Source material.
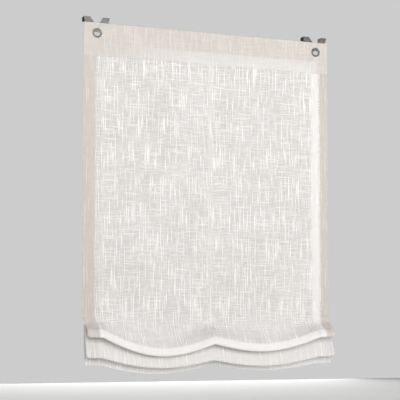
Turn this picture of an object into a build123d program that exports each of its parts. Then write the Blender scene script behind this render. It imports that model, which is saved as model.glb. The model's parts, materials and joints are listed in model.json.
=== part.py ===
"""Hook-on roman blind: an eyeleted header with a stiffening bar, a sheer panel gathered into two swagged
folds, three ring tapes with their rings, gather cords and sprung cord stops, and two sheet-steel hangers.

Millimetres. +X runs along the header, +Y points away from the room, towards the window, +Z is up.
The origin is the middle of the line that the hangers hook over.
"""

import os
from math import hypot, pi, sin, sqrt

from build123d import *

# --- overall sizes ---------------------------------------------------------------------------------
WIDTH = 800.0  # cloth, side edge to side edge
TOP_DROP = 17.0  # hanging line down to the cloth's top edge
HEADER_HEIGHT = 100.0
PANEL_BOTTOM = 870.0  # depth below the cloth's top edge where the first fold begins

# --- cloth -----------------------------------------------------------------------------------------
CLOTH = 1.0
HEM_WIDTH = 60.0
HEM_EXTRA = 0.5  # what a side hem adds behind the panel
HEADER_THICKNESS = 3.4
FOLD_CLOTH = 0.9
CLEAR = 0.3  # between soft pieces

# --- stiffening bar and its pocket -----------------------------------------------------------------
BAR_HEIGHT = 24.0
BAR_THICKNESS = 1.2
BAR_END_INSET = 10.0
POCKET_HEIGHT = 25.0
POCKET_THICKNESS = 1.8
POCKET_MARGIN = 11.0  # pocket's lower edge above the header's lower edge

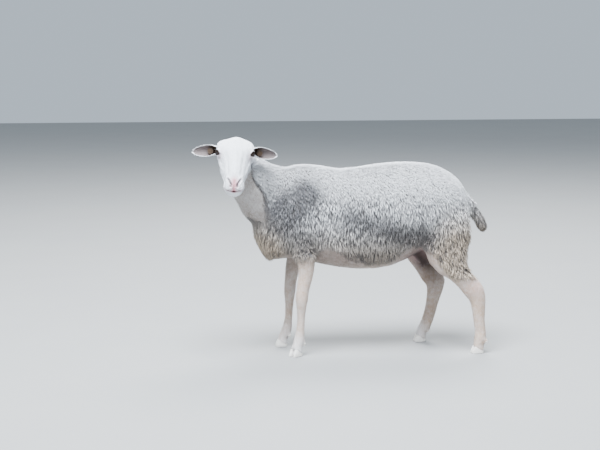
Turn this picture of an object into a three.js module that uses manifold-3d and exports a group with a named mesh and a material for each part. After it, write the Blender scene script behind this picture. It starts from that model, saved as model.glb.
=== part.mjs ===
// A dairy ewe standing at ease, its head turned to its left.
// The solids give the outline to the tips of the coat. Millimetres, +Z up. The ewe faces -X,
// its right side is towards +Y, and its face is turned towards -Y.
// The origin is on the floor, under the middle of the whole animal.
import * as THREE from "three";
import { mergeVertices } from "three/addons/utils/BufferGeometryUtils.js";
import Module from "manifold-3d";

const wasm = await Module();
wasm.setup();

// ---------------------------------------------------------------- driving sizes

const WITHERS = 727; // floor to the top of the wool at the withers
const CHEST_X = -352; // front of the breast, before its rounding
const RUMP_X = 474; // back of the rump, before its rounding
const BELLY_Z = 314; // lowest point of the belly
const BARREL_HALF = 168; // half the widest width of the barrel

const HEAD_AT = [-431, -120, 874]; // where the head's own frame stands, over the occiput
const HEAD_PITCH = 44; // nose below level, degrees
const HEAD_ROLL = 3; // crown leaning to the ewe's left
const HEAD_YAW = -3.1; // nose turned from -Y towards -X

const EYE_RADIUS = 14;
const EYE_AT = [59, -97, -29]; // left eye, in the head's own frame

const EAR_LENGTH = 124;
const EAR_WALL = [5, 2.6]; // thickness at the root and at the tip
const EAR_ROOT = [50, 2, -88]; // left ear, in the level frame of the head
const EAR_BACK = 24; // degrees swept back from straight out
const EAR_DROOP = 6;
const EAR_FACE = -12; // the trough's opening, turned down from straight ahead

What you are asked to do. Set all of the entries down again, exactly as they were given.

Exercise output.
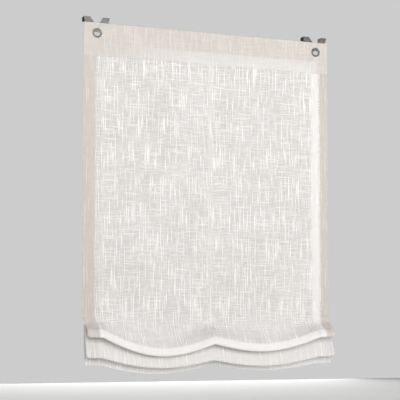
Turn this picture of an object into a build123d program that exports each of its parts. Then write the Blender scene script behind this render. It imports that model, which is saved as model.glb. The model's parts, materials and joints are listed in model.json.
=== part.py ===
"""Hook-on roman blind: an eyeleted header with a stiffening bar, a sheer panel gathered into two swagged
folds, three ring tapes with their rings, gather cords and sprung cord stops, and two sheet-steel hangers.

Millimetres. +X runs along the header, +Y points away from the room, towards the window, +Z is up.
The origin is the middle of the line that the hangers hook over.
"""

import os
from math import hypot, pi, sin, sqrt

from build123d import *

# --- overall sizes ---------------------------------------------------------------------------------
WIDTH = 800.0  # cloth, side edge to side edge
TOP_DROP = 17.0  # hanging line down to the cloth's top edge
HEADER_HEIGHT = 100.0
PANEL_BOTTOM = 870.0  # depth below the cloth's top edge where the first fold begins

# --- cloth -----------------------------------------------------------------------------------------
CLOTH = 1.0
HEM_WIDTH = 60.0
HEM_EXTRA = 0.5  # what a side hem adds behind the panel
HEADER_THICKNESS = 3.4
FOLD_CLOTH = 0.9
CLEAR = 0.3  # between soft pieces

# --- stiffening bar and its pocket -----------------------------------------------------------------
BAR_HEIGHT = 24.0
BAR_THICKNESS = 1.2
BAR_END_INSET = 10.0
POCKET_HEIGHT = 25.0
POCKET_THICKNESS = 1.8
POCKET_MARGIN = 11.0  # pocket's lower edge above the header's lower edge

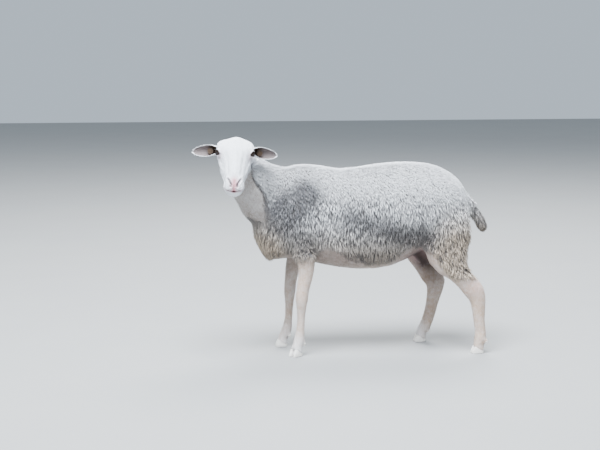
Turn this picture of an object into a three.js module that uses manifold-3d and exports a group with a named mesh and a material for each part. After it, write the Blender scene script behind this picture. It starts from that model, saved as model.glb.
=== part.mjs ===
// A dairy ewe standing at ease, its head turned to its left.
// The solids give the outline to the tips of the coat. Millimetres, +Z up. The ewe faces -X,
// its right side is towards +Y, and its face is turned towards -Y.
// The origin is on the floor, under the middle of the whole animal.
import * as THREE from "three";
import { mergeVertices } from "three/addons/utils/BufferGeometryUtils.js";
import Module from "manifold-3d";

const wasm = await Module();
wasm.setup();

// ---------------------------------------------------------------- driving sizes

const WITHERS = 727; // floor to the top of the wool at the withers
const CHEST_X = -352; // front of the breast, before its rounding
const RUMP_X = 474; // back of the rump, before its rounding
const BELLY_Z = 314; // lowest point of the belly
const BARREL_HALF = 168; // half the widest width of the barrel

const HEAD_AT = [-431, -120, 874]; // where the head's own frame stands, over the occiput
const HEAD_PITCH = 44; // nose below level, degrees
const HEAD_ROLL = 3; // crown leaning to the ewe's left
const HEAD_YAW = -3.1; // nose turned from -Y towards -X

const EYE_RADIUS = 14;
const EYE_AT = [59, -97, -29]; // left eye, in the head's own frame

const EAR_LENGTH = 124;
const EAR_WALL = [5, 2.6]; // thickness at the root and at the tip
const EAR_ROOT = [50, 2, -88]; // left ear, in the level frame of the head
const EAR_BACK = 24; // degrees swept back from straight out
const EAR_DROOP = 6;
const EAR_FACE = -12; // the trough's opening, turned down from straight ahead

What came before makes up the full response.